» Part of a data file
================================
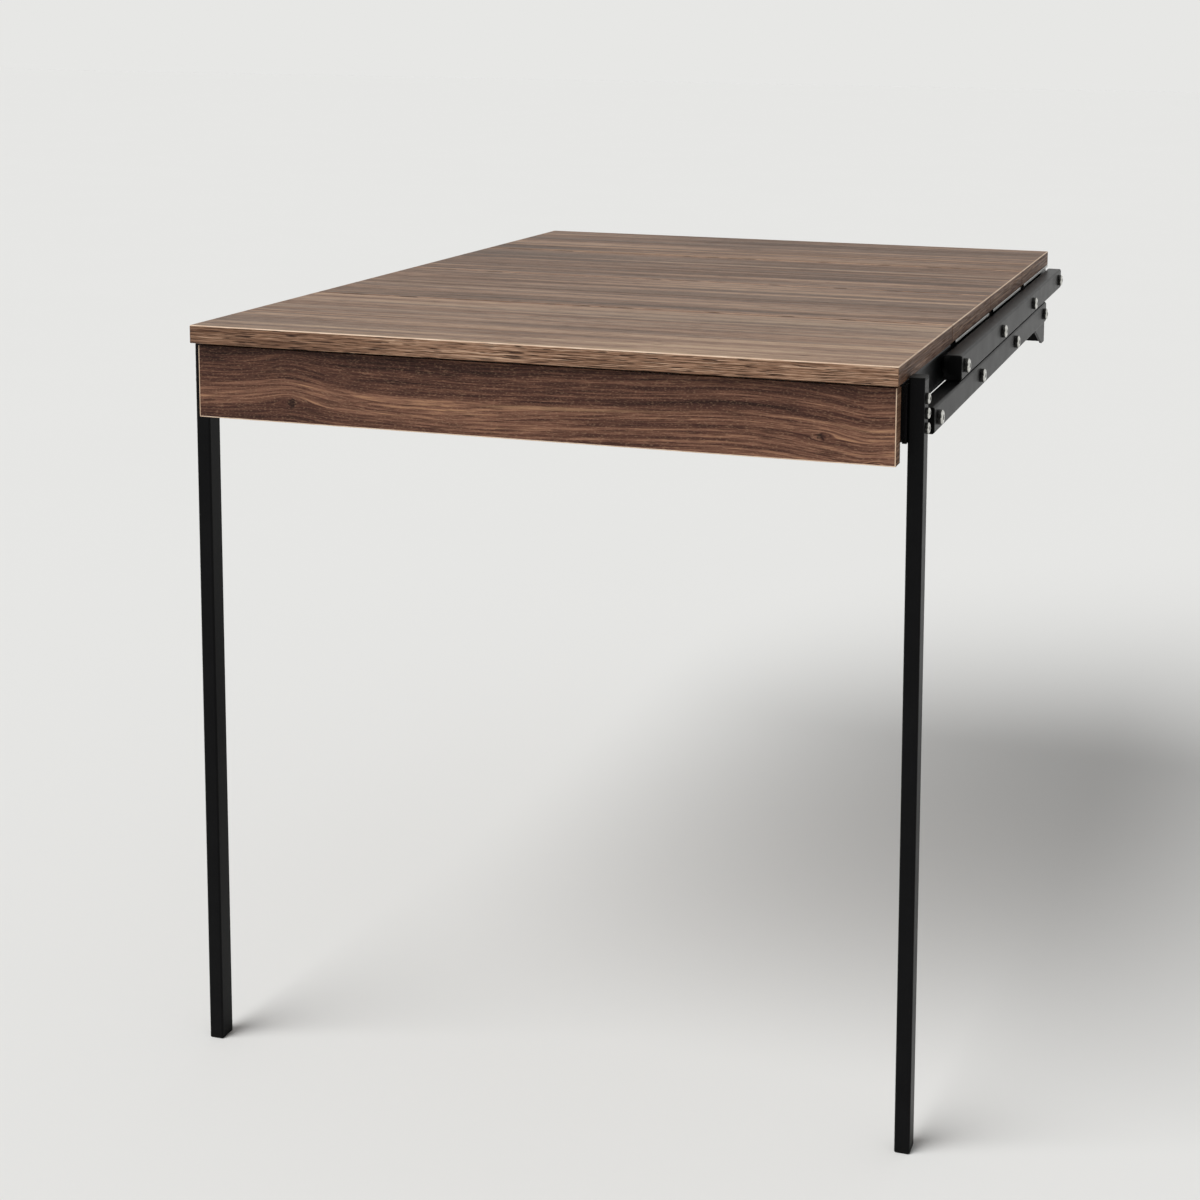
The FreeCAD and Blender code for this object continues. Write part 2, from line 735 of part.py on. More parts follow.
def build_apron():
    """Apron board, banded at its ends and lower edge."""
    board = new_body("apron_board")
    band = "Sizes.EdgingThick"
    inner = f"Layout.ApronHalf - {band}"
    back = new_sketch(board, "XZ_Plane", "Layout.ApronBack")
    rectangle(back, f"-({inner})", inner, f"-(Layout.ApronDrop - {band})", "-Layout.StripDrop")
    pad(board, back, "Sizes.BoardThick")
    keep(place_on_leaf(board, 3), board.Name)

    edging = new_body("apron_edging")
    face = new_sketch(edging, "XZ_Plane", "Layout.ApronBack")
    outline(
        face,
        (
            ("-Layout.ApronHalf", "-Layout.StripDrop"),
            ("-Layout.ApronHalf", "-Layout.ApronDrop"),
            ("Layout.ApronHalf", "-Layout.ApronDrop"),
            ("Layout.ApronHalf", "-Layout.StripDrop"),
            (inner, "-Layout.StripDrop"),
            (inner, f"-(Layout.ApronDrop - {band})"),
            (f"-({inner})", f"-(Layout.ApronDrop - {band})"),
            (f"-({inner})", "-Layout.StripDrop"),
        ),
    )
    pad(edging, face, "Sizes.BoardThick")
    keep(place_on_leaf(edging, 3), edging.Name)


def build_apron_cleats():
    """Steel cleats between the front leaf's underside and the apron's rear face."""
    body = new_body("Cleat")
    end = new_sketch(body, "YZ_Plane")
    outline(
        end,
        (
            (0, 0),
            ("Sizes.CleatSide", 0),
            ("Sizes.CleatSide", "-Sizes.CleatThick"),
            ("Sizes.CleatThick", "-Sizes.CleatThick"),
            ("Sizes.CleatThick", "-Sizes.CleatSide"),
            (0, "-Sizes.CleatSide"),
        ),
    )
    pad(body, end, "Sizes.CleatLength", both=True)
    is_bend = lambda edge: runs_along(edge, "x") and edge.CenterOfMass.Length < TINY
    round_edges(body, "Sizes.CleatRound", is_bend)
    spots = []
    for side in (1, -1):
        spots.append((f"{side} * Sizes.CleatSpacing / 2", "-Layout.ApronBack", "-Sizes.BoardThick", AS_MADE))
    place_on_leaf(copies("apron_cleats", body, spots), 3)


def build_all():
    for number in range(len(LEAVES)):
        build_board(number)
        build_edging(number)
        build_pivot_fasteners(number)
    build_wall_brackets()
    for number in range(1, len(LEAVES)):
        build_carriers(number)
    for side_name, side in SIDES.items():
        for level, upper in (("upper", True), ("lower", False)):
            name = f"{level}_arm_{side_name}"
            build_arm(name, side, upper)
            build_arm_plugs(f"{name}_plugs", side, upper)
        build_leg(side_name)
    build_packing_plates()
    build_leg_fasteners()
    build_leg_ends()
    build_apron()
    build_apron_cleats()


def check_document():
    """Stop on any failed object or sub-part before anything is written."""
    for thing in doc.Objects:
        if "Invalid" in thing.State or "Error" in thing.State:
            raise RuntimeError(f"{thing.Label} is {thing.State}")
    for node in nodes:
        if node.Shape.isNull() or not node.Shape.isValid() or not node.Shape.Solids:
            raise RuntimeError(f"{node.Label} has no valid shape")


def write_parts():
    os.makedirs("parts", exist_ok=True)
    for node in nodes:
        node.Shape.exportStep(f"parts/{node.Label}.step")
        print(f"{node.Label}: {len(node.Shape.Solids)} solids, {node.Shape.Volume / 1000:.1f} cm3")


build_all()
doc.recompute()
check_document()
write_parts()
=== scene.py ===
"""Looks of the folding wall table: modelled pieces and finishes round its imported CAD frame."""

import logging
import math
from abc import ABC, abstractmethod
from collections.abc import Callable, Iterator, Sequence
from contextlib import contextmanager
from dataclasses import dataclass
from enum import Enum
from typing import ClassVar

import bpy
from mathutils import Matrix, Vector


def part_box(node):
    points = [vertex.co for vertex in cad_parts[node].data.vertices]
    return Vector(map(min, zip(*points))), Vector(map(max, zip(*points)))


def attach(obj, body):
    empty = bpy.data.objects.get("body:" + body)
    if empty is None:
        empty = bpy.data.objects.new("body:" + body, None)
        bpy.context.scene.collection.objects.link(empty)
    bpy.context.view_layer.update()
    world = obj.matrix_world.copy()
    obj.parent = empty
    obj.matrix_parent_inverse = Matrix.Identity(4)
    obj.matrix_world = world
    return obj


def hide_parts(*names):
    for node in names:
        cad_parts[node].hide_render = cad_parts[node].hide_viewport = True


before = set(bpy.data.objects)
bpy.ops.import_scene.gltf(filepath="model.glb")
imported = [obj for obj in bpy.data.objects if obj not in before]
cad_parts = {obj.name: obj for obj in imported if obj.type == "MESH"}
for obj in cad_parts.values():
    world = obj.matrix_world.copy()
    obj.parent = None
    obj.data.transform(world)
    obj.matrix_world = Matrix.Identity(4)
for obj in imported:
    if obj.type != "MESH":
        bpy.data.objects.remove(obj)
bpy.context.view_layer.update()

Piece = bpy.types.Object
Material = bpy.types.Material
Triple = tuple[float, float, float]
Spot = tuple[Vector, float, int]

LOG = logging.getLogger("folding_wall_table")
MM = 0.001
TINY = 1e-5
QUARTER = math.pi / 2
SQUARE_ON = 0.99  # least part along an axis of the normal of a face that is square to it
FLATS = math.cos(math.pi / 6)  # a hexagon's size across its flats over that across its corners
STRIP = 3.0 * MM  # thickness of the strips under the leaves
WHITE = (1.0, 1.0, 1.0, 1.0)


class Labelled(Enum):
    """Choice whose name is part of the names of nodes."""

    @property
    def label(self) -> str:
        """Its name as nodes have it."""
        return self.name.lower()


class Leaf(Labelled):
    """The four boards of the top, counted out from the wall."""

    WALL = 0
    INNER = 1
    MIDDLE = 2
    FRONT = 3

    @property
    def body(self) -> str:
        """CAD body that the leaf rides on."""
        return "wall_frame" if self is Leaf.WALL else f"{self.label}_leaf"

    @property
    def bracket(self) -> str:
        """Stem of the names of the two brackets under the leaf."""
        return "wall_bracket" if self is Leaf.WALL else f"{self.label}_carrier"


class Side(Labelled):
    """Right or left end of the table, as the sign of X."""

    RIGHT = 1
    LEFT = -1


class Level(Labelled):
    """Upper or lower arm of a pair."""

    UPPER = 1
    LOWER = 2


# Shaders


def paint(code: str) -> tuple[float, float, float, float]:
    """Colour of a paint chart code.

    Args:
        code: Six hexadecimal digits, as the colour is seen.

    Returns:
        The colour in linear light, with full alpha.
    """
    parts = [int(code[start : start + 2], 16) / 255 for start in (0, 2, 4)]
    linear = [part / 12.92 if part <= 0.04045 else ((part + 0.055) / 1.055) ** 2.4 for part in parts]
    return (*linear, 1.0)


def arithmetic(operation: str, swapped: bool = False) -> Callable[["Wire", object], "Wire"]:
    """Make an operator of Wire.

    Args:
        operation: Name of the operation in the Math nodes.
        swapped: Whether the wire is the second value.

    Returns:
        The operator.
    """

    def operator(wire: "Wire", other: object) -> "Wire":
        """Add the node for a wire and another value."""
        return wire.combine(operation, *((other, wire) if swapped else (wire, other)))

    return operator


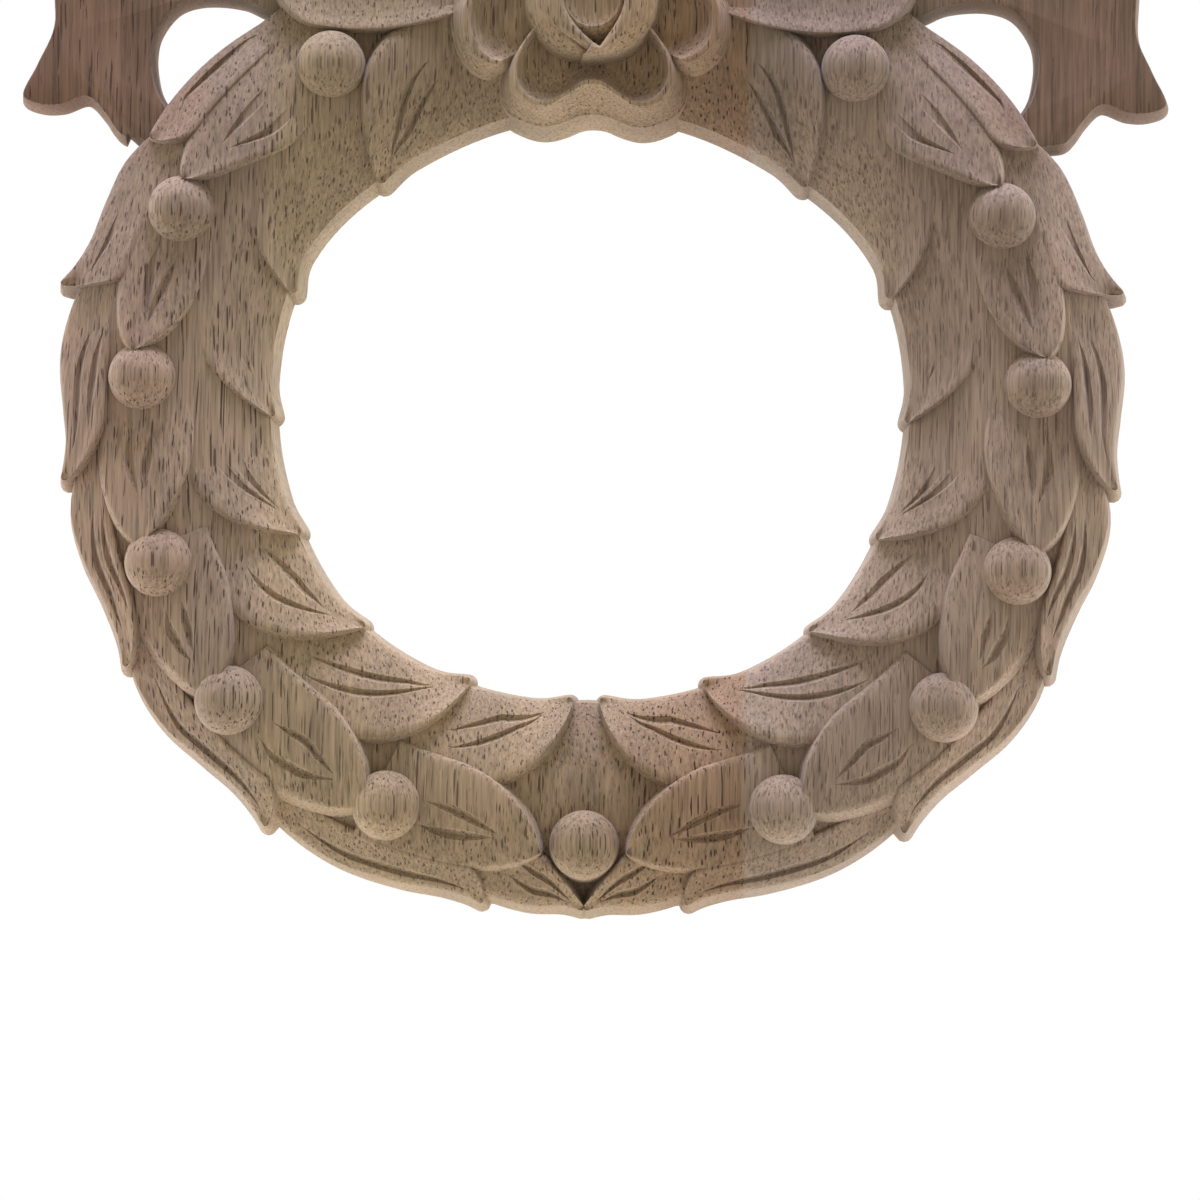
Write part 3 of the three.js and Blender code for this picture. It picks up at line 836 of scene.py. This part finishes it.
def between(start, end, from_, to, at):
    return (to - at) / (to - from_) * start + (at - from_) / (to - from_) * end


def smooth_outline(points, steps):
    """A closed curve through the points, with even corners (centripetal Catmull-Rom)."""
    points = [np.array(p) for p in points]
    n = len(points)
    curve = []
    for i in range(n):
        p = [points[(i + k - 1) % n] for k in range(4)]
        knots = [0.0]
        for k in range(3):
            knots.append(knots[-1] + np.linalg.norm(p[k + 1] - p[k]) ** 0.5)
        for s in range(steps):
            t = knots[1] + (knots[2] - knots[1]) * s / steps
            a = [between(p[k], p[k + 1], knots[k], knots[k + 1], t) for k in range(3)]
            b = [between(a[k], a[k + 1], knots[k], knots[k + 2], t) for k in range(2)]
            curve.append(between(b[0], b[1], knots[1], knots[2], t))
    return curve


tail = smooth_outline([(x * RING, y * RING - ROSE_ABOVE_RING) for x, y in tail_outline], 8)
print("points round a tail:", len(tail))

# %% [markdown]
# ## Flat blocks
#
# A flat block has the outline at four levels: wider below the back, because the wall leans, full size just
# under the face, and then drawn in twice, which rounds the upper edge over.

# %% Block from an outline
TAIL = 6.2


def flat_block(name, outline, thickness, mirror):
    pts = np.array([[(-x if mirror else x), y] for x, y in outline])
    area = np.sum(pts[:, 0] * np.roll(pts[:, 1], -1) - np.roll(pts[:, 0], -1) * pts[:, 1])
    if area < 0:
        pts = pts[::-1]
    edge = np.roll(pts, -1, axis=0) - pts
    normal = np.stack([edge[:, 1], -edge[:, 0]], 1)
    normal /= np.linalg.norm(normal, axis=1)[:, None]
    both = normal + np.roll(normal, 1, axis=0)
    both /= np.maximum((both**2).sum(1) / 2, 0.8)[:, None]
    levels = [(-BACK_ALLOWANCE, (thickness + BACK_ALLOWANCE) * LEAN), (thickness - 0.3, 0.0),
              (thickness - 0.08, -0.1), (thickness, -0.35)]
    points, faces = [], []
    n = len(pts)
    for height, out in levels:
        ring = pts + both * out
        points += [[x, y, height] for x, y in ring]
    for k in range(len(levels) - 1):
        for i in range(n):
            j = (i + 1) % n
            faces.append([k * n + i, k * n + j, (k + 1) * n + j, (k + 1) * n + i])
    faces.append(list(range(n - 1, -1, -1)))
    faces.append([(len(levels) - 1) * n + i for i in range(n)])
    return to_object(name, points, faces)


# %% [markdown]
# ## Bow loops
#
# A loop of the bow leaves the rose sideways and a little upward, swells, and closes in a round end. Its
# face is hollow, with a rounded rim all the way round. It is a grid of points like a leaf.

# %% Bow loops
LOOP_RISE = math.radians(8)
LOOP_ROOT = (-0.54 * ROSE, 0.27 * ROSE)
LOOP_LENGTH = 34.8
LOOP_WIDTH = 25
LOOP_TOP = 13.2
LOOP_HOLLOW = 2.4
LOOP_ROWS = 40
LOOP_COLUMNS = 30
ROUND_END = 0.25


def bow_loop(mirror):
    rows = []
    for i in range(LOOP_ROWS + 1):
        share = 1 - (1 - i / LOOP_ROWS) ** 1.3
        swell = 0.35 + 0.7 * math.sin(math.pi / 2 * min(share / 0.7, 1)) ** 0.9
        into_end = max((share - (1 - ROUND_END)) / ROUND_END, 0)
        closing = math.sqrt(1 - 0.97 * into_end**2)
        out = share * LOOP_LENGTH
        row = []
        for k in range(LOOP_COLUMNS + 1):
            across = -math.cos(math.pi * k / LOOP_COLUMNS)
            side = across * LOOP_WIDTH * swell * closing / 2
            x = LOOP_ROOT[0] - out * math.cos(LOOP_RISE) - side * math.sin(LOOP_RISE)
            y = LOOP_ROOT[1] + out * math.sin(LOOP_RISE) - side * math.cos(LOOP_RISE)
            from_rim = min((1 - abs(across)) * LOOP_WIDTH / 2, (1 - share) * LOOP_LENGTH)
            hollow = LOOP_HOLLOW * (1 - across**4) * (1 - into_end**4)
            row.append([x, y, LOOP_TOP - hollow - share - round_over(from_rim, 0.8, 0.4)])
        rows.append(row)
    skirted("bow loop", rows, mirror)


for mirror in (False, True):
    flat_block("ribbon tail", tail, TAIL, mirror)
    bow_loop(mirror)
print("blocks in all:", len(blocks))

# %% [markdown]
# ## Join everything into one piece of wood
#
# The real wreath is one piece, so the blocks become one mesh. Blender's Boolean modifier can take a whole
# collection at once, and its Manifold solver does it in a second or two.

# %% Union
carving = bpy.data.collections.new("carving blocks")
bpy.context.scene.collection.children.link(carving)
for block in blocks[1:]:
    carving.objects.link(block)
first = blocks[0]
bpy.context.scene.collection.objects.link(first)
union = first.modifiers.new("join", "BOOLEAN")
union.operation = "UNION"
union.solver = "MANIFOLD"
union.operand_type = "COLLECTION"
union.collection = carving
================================
» Instructions for the task
Reproduce, without alteration, solely the lines beginning at the line that includes "for thing in" and ending at the line that includes "before = set(bpy.data.objects)", both lines included.

» Reply
    for thing in doc.Objects:
        if "Invalid" in thing.State or "Error" in thing.State:
            raise RuntimeError(f"{thing.Label} is {thing.State}")
    for node in nodes:
        if node.Shape.isNull() or not node.Shape.isValid() or not node.Shape.Solids:
            raise RuntimeError(f"{node.Label} has no valid shape")


def write_parts():
    os.makedirs("parts", exist_ok=True)
    for node in nodes:
        node.Shape.exportStep(f"parts/{node.Label}.step")
        print(f"{node.Label}: {len(node.Shape.Solids)} solids, {node.Shape.Volume / 1000:.1f} cm3")


build_all()
doc.recompute()
check_document()
write_parts()
=== scene.py ===
"""Looks of the folding wall table: modelled pieces and finishes round its imported CAD frame."""

import logging
import math
from abc import ABC, abstractmethod
from collections.abc import Callable, Iterator, Sequence
from contextlib import contextmanager
from dataclasses import dataclass
from enum import Enum
from typing import ClassVar

import bpy
from mathutils import Matrix, Vector


def part_box(node):
    points = [vertex.co for vertex in cad_parts[node].data.vertices]
    return Vector(map(min, zip(*points))), Vector(map(max, zip(*points)))


def attach(obj, body):
    empty = bpy.data.objects.get("body:" + body)
    if empty is None:
        empty = bpy.data.objects.new("body:" + body, None)
        bpy.context.scene.collection.objects.link(empty)
    bpy.context.view_layer.update()
    world = obj.matrix_world.copy()
    obj.parent = empty
    obj.matrix_parent_inverse = Matrix.Identity(4)
    obj.matrix_world = world
    return obj


def hide_parts(*names):
    for node in names:
        cad_parts[node].hide_render = cad_parts[node].hide_viewport = True


before = set(bpy.data.objects)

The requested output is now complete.